Lang dice que su plataforma está sirviendo para poner en marcha compañías que desafían a los negocios tradicionales: “La industria bancaria está siendo muy lenta en su reacción. No será como la fábula de David y Goliat, y no creo que vaya a ser derrotada por una piedra. Pero sí por una muerte por un millar de cortes, como una tortura china”.
La plataforma de Crowdcube se colapsó el día en que la campaña de Monzo salió al aire. El proyecto encabezado por Tom Blomfield, un banco que funciona a través de una app, consiguió recaudar un millón de libras (1, 2 millones de euros al cambio actual) en tan solo 96 segundos. “La clave es la idea de la creación conjunta”, afirma Blomfield, de 31 años, banquero inusual, con sus vaqueros negros, su camisa a cuadros y sus curtidas zapatillas All Star. Un sostenido trabajo para crear una comunidad hizo que 1.861 inversores estuvieran pendientes de darle al botón de manera sincronizada en cuanto se abrió la veda.

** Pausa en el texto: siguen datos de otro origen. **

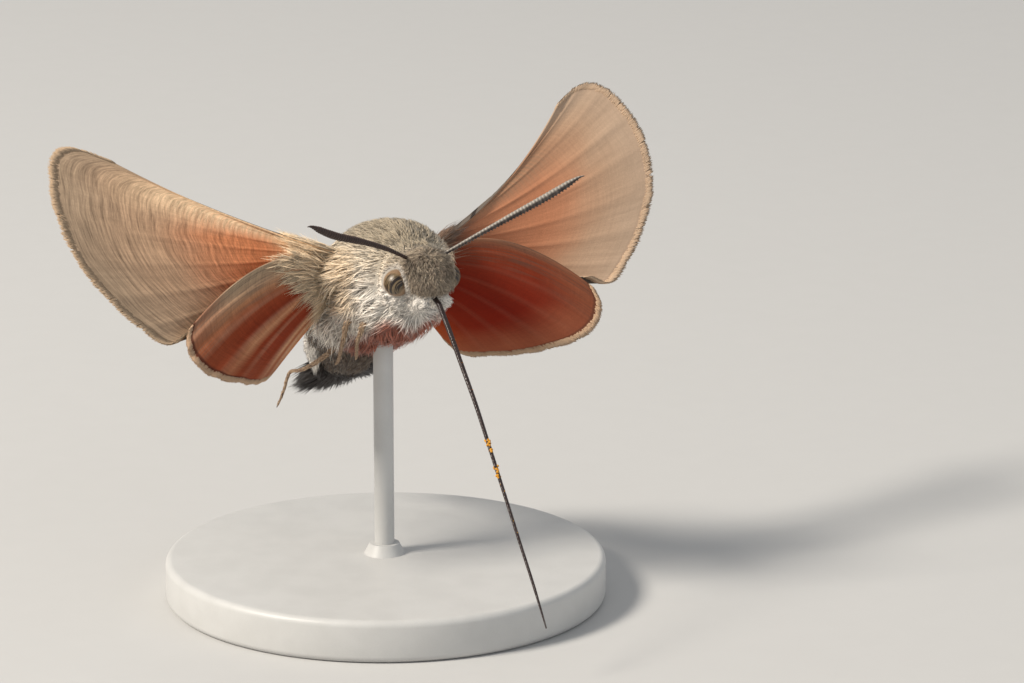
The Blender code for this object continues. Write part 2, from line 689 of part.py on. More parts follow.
def main():
    """Builds every piece."""
    start()
    body_clear = clearance("thorax", blob_mesh("c", THORAX_EGGS, THORAX_HEART, BODY_GRID, grown=GAP))
    thorax = add_object("thorax", blob_mesh("thorax", THORAX_EGGS, THORAX_HEART, BODY_GRID), "fur_grey")
    eye_clears = build_head(body_clear)
    cut(thorax, *eye_clears)
    abdomen_clear = build_abdomen(body_clear)

    add_object("stand_base", disc_mesh("stand_base"), "stand")
    foot = Vector((*ROD_PLACE, BASE_THICK + GAP)) * MM
    top = Vector((*ROD_PLACE, HINGE_MID.z + THORAX_HEART.z)) * MM
    rod = add_object("stand_rod", tube_mesh("rod", [foot, top], [ROD_RADIUS] * 2, ROD_SIDES), "stand")
    cut(rod, body_clear, abdomen_clear)

    for side, word in ((1, "left"), (-1, "right")):
        fore = wing(f"forewing_{word}", "wing_tan", forewing_rays(word), FORE_ROWS, side)
        cut(fore, body_clear)
        hind = wing(f"hindwing_{word}", "wing_rust", hindwing_rays(word), HIND_ROWS, side)
        cut(hind, body_clear, abdomen_clear)
        for name, places in LEG_PATHS.items():
            if name.endswith(word):
                leg = add_object(f"leg_{name}", leg_tube(places, side), "leg")
                cut(leg, body_clear, abdomen_clear)


main()
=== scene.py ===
"""The looks of a hummingbird hawk moth on a plain display stand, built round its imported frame.

Body places are in millimetres from the point midway between the two forewing hinges, where +X is the
moth's left, -Y the way it faces and +Z up.  at() turns them into metres in the frame.
"""

import logging
import math
from dataclasses import dataclass, field
from enum import Enum
from typing import Sequence

import bmesh
import bpy
import numpy as np
from mathutils import Matrix, Vector
from mathutils.kdtree import KDTree


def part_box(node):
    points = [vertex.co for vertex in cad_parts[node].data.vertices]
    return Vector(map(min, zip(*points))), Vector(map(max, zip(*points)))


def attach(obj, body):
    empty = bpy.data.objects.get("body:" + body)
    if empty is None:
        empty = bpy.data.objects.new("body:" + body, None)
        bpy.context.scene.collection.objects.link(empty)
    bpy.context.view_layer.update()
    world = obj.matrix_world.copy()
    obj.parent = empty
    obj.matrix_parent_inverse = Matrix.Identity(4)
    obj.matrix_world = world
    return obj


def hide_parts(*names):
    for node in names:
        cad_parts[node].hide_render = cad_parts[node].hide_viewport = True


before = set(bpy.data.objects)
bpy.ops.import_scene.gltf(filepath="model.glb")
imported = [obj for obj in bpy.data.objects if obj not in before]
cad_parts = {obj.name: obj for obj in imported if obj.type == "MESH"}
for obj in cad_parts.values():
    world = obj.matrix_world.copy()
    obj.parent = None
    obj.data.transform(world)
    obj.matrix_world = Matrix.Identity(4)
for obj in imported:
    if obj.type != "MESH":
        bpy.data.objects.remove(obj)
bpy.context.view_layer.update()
LOG = logging.getLogger("hawk_moth")
MM = 0.001
SEED = 20
ROOT_BODY = "root"
Colour = tuple[float, float, float]
Point = tuple[float, float, float]


def box_middle(node: str) -> Vector:
    """The middle of a node's box in the frame."""
    low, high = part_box(node)
    return (Vector(low) + Vector(high)) / 2


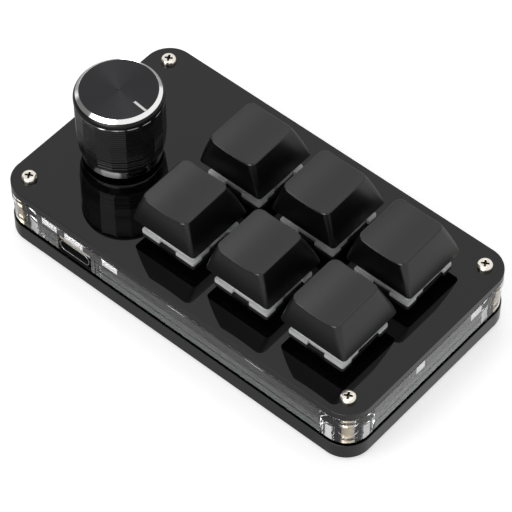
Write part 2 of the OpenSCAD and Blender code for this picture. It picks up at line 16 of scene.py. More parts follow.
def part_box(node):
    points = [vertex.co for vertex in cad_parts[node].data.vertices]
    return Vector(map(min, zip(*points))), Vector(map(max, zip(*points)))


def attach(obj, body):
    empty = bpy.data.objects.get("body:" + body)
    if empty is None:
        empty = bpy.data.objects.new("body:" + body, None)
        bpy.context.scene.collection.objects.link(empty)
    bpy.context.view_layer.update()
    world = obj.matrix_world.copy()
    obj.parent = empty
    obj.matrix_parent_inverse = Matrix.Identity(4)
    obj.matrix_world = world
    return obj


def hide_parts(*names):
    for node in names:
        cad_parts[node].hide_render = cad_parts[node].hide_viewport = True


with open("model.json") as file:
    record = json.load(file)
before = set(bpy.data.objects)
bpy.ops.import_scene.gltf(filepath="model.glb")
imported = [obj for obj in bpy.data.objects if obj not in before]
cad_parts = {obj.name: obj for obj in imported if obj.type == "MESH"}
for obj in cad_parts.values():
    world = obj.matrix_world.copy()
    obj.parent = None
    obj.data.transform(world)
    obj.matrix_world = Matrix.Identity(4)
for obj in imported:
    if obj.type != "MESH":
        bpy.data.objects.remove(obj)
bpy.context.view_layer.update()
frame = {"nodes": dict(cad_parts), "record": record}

bl_info = {
    "name": "Desk Keypad",
    "version": (1, 0, 0),
    "blender": (4, 5, 0),
    "location": "View3D > Sidebar > Keypad",
    "description": "Models and finishes a desk keypad with six keys and a knob",
    "category": "Object",
}

MM = 0.001
KEYS = range(1, 7)
SHARP = math.radians(35)


# Sizes and finishes that a user would change

class KeypadCase(bpy.types.PropertyGroup):
    corner: bpy.props.FloatProperty(
        name="Corner radius", description="Radius of the sheets' corners",
        default=6.5 * MM, unit="LENGTH")
    edge: bpy.props.FloatProperty(
        name="Edge", description="Rounding of the sheets' cut edges",
        default=0.12 * MM, unit="LENGTH")
    gap: bpy.props.FloatProperty(
        name="Gap", description="Air left above and below each clear frame",
        default=0.015 * MM, unit="LENGTH")
    wall: bpy.props.FloatProperty(
        name="Wall", description="Width of the clear frames' walls",
        default=4 * MM, unit="LENGTH")
    pad: bpy.props.FloatProperty(
        name="Corner pad", description="Radius of the frames' pads round the standoffs",
        default=5 * MM, unit="LENGTH")
    step: bpy.props.FloatProperty(
        name="Step", description="Width of the step round the top of the base sheet",
        default=0.9 * MM, unit="LENGTH")
    step_height: bpy.props.FloatProperty(
        name="Step height", description="Height of that step",
        default=0.6 * MM, unit="LENGTH")
    cutout: bpy.props.FloatProperty(
        name="Cutout", description="Width of the switches' square holes",
        default=14 * MM, unit="LENGTH")
    knob_cutout: bpy.props.FloatProperty(
        name="Knob cutout", description="Width of the square hole under the knob",
        default=12.6 * MM, unit="LENGTH")
    slot: bpy.props.FloatProperty(
        name="Socket slot", description="Width of the lower frame's slot for the socket",
        default=10 * MM, unit="LENGTH")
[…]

Mientras el micromecenazgo de inversión gana terreno, plataformas como Kickstarter se atienen a la pureza del crowdfunding de recompensa. “Con nosotros, la gente contribuye porque el proyecto le gusta, no por el dinero”, dice en conversación telefónica desde Nueva York Yancey Strickler, consejero delegado de Kickstarter. La plataforma que comanda ya ha conseguido que 11 millones de personas hayan apoyado un total de 120.000 proyectos de carácter artístico o creativo. “Nosotros creemos en un espacio tan libre de la explotación comercial como sea posible. Un lugar para que los artistas y creadores exploren nuevos territorios, para ideas desafiantes, inesperadas”. En España, la primera plataforma de equity que consiguió licencia fue La Bolsa Social, que solo apuesta por proyectos que tengan un impacto social y medioambiental positivo.
El crowdfunding se ha convertido en un vehículo para que las ideas no se queden en la cuneta. Está lleno de imperfecciones, sí; ofrece riesgos para el inversor. Pero, con todo, está haciendo avanzar proyectos que merecen la pena. Lo del crowdfunding, hay que decir, fue una buena idea.